Les économies européennes plus vulnérables au renchérissement de l’énergie pourraient enregistrer un ralentissement économique plus marqué, mais les Etats-Unis sont un pays exportateur net d’énergie, ce qui les protège dans une certaine mesure. La situation financière des ménages, ainsi que des entreprises, est très bonne et les salaires augmentent.

Par conséquent, il est toujours recommandé aux investisseurs de se positionner dès aujourd’hui en fonction de l’inflation, bien réelle, plutôt que dans l’optique d’une possible récession à brève échéance.

Comment investir?

L’absence «d’instruments chirurgicaux de précision» dans la panoplie de la Fed, pour reprendre les termes de Jerome Powell, n’est pas étrangère à la volatilité qui met à rude épreuve la plupart des investisseurs. Cependant, rares sont ceux qui estiment que c’est dans la difficulté que l’on prend les meilleures décisions d’investissement.

Les investisseurs seraient donc bien avisés de définir une stratégie de liquidité pour faire face aux dépenses prévues sur un horizon de trois à cinq ans. Cela peut les aider à rester focalisés sur le long terme, à ne pas être obligés de vendre des actifs et à éviter de prendre des décisions sous le coup des émotions en période de volatilité.

Pour positionner les portefeuilles dans l’optique de son scénario central (modération de la croissance et de l’inflation, sans récession à la clé), la Recherche d’UBS privilégie toujours les pans du marché qui devraient surperformer dans un environnement marqué par une forte inflation.

  • Investir dans les valeurs décotées

Les valeurs décotées ont tendance à profiter de la hausse des taux réels. Depuis 1975, elles surperforment les valeurs de croissance lorsque l’inflation est supérieure ou égale à 3%.

Il est conseillé aux investisseurs sous-exposés aux valeurs décotées, après une longue période de sous-performance, de renforcer leurs positions à long terme sur les titres, sur les secteurs et sur les marchés qui présentent une valorisation raisonnable, notamment les valeurs internationales de l’énergie et les titres britanniques.

  • Couvrir les portefeuilles

Les matières premières affichent globalement de bonnes performances en période d’inflation et elles constituent, sans doute, une couverture efficace contre le risque géopolitique compte tenu de la possibilité de nouvelles perturbations de l’approvisionnement. Les matières premières, ainsi que les actions du secteur de l’énergie, font partie des rares actifs à enregistrer une performance positive depuis le début de l’année.
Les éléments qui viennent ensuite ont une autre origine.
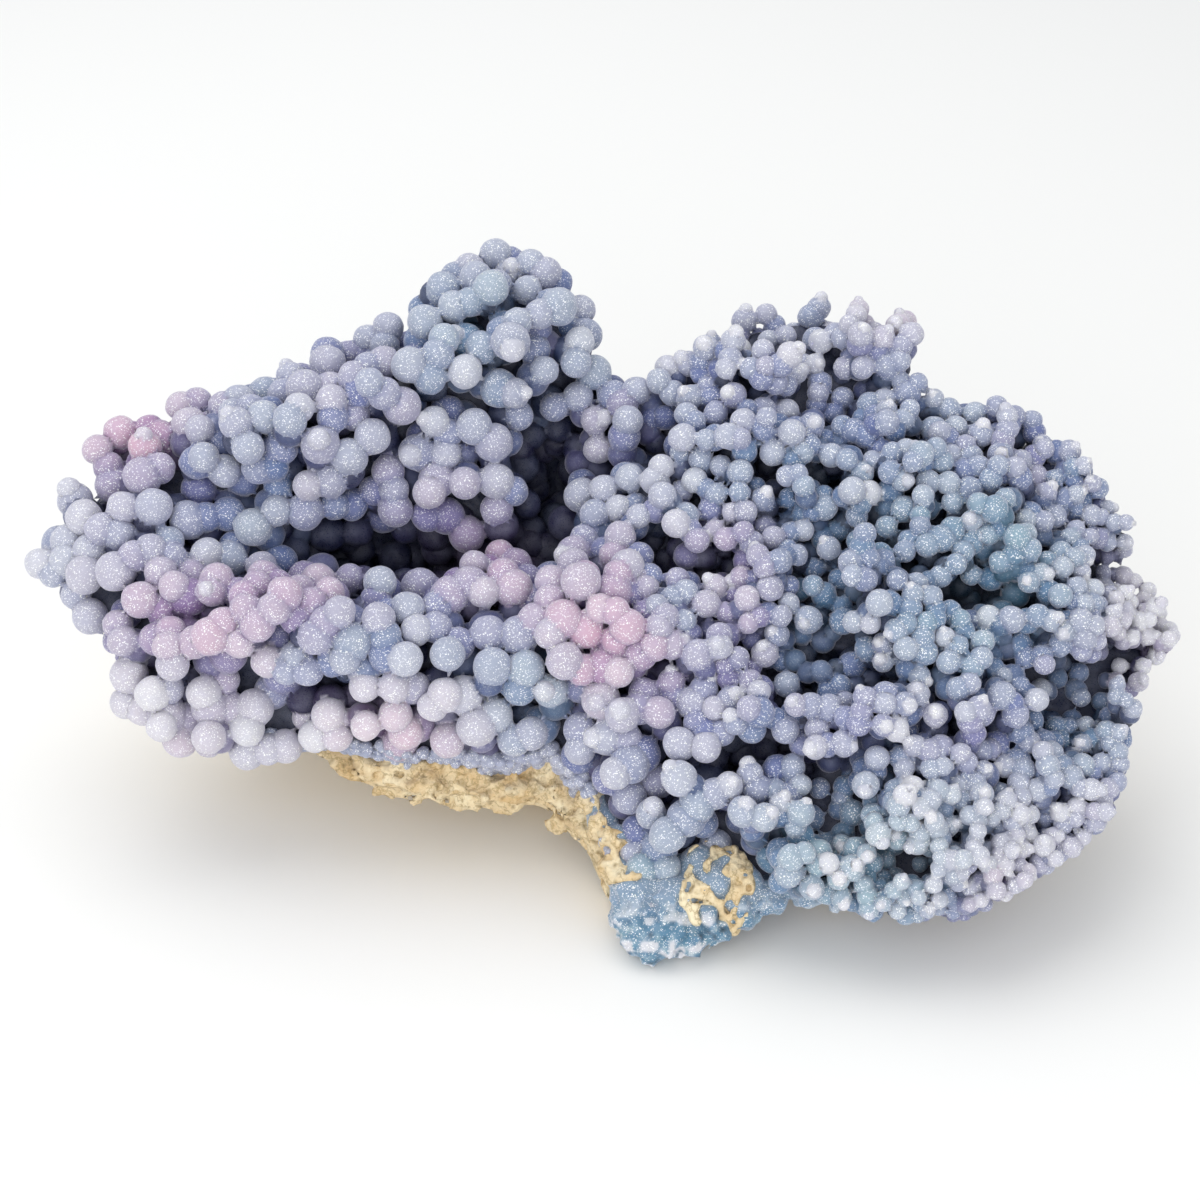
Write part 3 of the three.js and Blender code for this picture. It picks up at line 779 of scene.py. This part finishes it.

A court terme, le dollar peut encore probablement permettre de couvrir efficacement un portefeuille. Il profitera vraisemblablement de l’engouement pour les valeurs refuges (compte tenu de l’incertitude géopolitique et macroéconomique), de la hausse des taux d’intérêt réel aux Etats-Unis et du fait que les Etats-Unis sont un pays exportateur net d’énergie.

Une exposition accrue à des valeurs défensives comme celles de la santé peut contribuer à réduire la volatilité globale. Les valeurs pharmaceutiques résistent relativement bien à l’aversion au risque en général et leur valorisation semble raisonnable à l’heure actuelle.

  • Composer avec la forte inflation et la hausse des taux d’intérêt

Sur les marchés obligataires, certains titres présentent désormais une valorisation intéressante après la hausse des rendements ces dernières semaines. On décèle une opportunité dans les obligations à haut rendement à engagement environnemental, social et de gouvernance (ESG). La Recherche d’UBS affiche toujours une préférence pour les titres de créances non cotés comme les prêts de premier rang aux entreprises de taille intermédiaire.